One of China's more obscure but fastest growing companies is getting some financial help from a dot-com giant. Alibaba Group (NYSE: BABA) is providing roughly $171 million to Qutoutiao (NASDAQ: QTT) in the form of a convertible loan. The transaction is convertible at Alibaba's option into approximately 11.4 million shares of Qutoutiao at a price of $15 per American depositary share (ADS), or a roughly 4% stake in the mobile content aggregator.
It's a win-win deal. Alibaba is able take a position in a niche online player that is growing quickly -- Qutoutiao's revenue soared 426% in its latest quarter. And if Qutoutiao falls out of favor (its shares have nearly doubled in 2019), Alibaba will at least collect the trickle of accrued interest on the loan.

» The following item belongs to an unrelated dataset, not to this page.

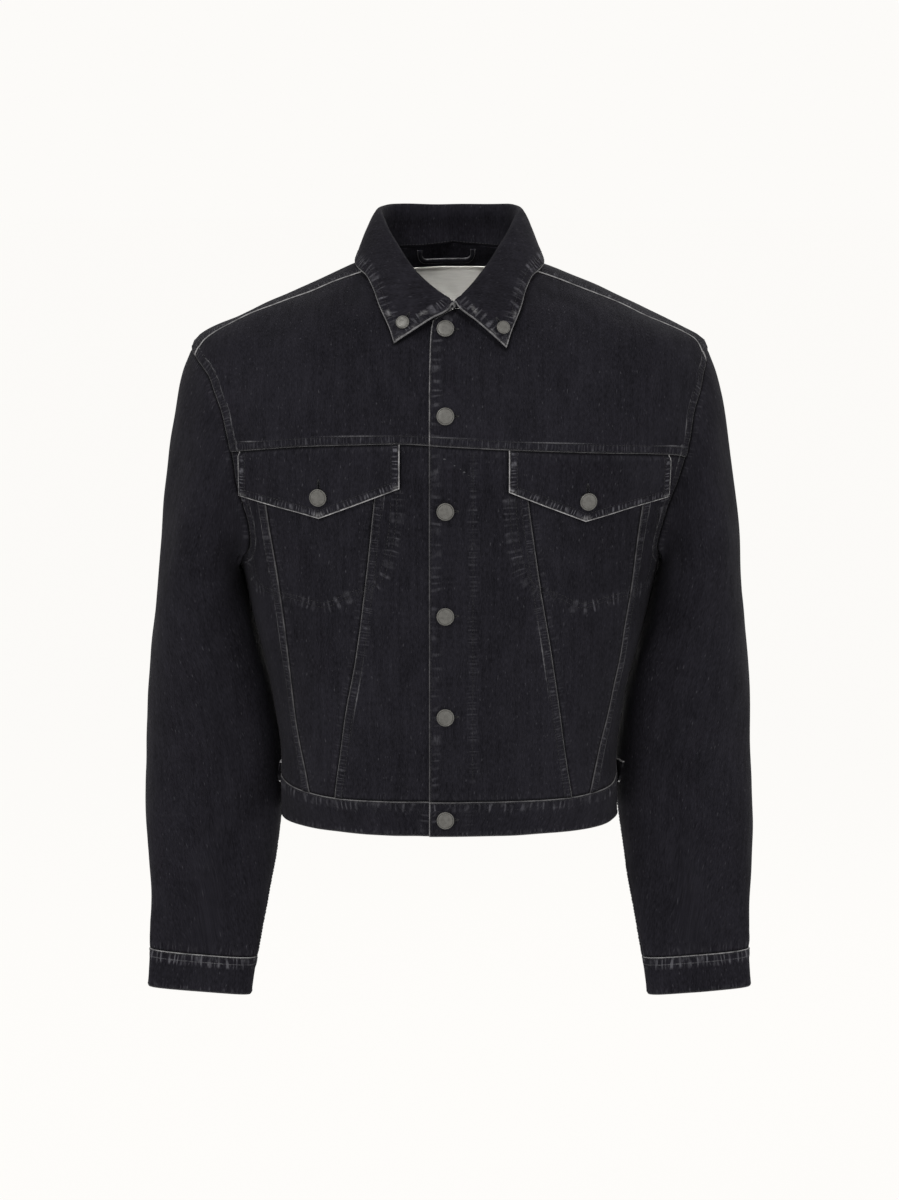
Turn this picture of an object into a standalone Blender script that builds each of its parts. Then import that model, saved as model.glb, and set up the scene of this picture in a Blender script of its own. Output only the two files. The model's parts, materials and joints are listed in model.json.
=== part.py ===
"""A cropped denim jacket, buttoned up and filled out, as the pieces that are cut and sewn.

Units are metres and +Z is up. The front faces -Y, and the wearer's left is +X.
The origin is the middle of the neck opening, level with the shoulders where the collar meets them.
The tables are in millimetres and degrees, and follow() reads them smoothly between their rows.
A place on the body is given as (angle, height): the angle is 0 at centre front, 90 at the wearer's left side.
"""

import math

import bmesh
import bpy
import numpy as np
from mathutils import Matrix, Vector
from mathutils.bvhtree import BVHTree

MM = 0.001
LEFT, RIGHT = 1, -1

# Cloth
WALL = 1.4 * MM  # one thickness of heavy denim
DOUBLE = 2.4 * MM  # two thicknesses turned and pressed
GAP = 0.3 * MM  # between pieces that meet
LAP = WALL + 3 * GAP  # how far the under front lies below the upper one
BAND_LAP = DOUBLE + 2 * GAP

# Seams and edges on the body
SHOULDER_SEAM_Y = -40 * MM  # the seam lies in front of the shoulder's ridge
ARMHOLE_TOP = -78.5 * MM
ARMHOLE_FOOT = -285 * MM
BACK_YOKE_SEAM = -165 * MM
HEM = -551 * MM
CUFF_SEAM = -697.7 * MM
CUFF_END = -737 * MM

# Buttons
BUTTON_RADIUS = 8.6 * MM
SMALL_BUTTON_RADIUS = 6.6 * MM
BUTTON_SIDES = 12
BUTTON_LINE_X = -4  # in millimetres, as are the places below
BUTTON_HEIGHTS = (-57, -139.4, -230.4, -332.6, -432.2, -534.3)
COLLAR_BUTTONS = {RIGHT: (-44.8, -50.5), LEFT: (51.5, -55.4)}  # x, height
FLAP_BUTTONS = {RIGHT: (-126.2, -217.5), LEFT: (133.4, -221.5)}
CUFF_BUTTON_X = 243 * MM
TAB_BUTTON_HEIGHT = -516 * MM

# The body's outline: height, half width, front depth, back depth, squareness of the ring
TORSO = (
    (24, 67, 35, 62, 2.1),
    (12, 78, 45, 72, 2.1),
    (0, 104, 57, 82, 2.15),
    (-20, 151.5, 75, 94, 2.2),
    (-39, 193.5, 92, 103, 2.3),
    (-62.5, 244, 104, 110, 2.4),
    (-69.5, 252, 107, 112, 2.45),
    (-78.5, 256, 110, 115, 2.5),
    (-100, 263, 116, 119, 2.5),
    (-120, 266, 120, 122, 2.5),
    (-160, 262, 126, 126, 2.5),
    (-200, 250, 128, 127, 2.45),
    (-236, 232, 128, 125, 2.4),
    (-250, 225, 127, 124, 2.4),
    (-284, 211, 126, 121, 2.4),
    (-353, 195, 124, 114, 2.4),
    (-435, 175.5, 121, 106, 2.4),
    (-496, 167.5, 120, 102, 2.45),
    (-512, 169.5, 120, 101, 2.5),
    (-553, 170.5, 120, 100, 2.2),
)

# The neck edge: angle from centre front, height. The first row is the corner of the lapping front.
NECKLINE = (
    (-9.4, -48),
    (0, -39.5),
    (15, -34),
    (30, -20),
    (45, -6),
    (60, 4),
    (75, 9),
    (90, 12),
    (130, 19),
    (180, 24),
)

# How far the armhole is cut in from the body's widest line: height, front right, front left, back
ARMHOLE = (
    (-78.5, 0, 0, 0),
    (-109, 32, 17, 20),
    (-145, 44, 26, 28),
    (-175.5, 45.5, 25.5, 29),
    (-213.5, 37, 22.5, 24),
    (-250, 28, 15, 19),
    (-274, 17, 9, 12),
    (-285, 0, 0, 0),
)

# The front edge: height, distance past the centre
FRONT_EDGE = ((-560, 20), (-123, 19.8), (-71, 18.8), (-56, 17.6), (-48, 15.9))

# The front yoke seam: x, height
FRONT_YOKE_SEAM = (
    (-225, -177.5),
    (-136, -169),
    (-80, -166.8),
    (-48, -166),
    (0, -168.7),
    (59, -171.8),
    (133, -175.2),
    (212, -178.8),
    (245, -186),
)

# The slanted front seams: height, then x of right outer, right inner, left inner, left outer
SLANTED_SEAMS = (
    (-160, -188, -65, 69, 194.5),
    (-227, -178.5, -73.5, 77, 189),
    (-300, -167.5, -81.5, 87.5, 180.5),
    (-373, -159.5, -91, 99.5, 170.5),
    (-439, -152, -103, 109.5, 158),
    (-520, -138.5, -114, 121, 136.5),
)
RIGHT_OUTER, RIGHT_INNER, LEFT_INNER, LEFT_OUTER = range(4)

# The slanted back seams: height, distance from the centre
BACK_SEAM = ((-160, 142), (-340, 116), (-520, 86))

# Where the waistband is sewn on: angle from centre front, height
WAIST_SEAM = ((0, -516.6), (45, -516.4), (60, -514.4), (72, -511.4), (90, -508), (180, -508))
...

Qutoutiao is an even bigger winner, and it has nothing to do with receiving $171 million in aggregate principal at a mere 3% interest rate. As an Alibaba investment, Qutoutiao just saw its credibility and exposure get a major boost. Merely being associated with Alibaba should open doors, and that's exactly what Qutoutiao needs right now since, frankly, its balance sheet is already pretty clean with $334.9 million in cash and no debt before taking on this loan.
An ad for Qutoutiao inspires someone to scan the mobile code for access. Image source: Qutoutiao.
Aggregating the aggregator
Qutoutiao is one of this year's biggest winners, and that was with the shares taking a 20% hit after serving up mixed quarterly results earlier this month. The $193 million it scored in revenue was better than expected, but it also posted a larger loss for the fourth quarter than Wall Street pros were modeling.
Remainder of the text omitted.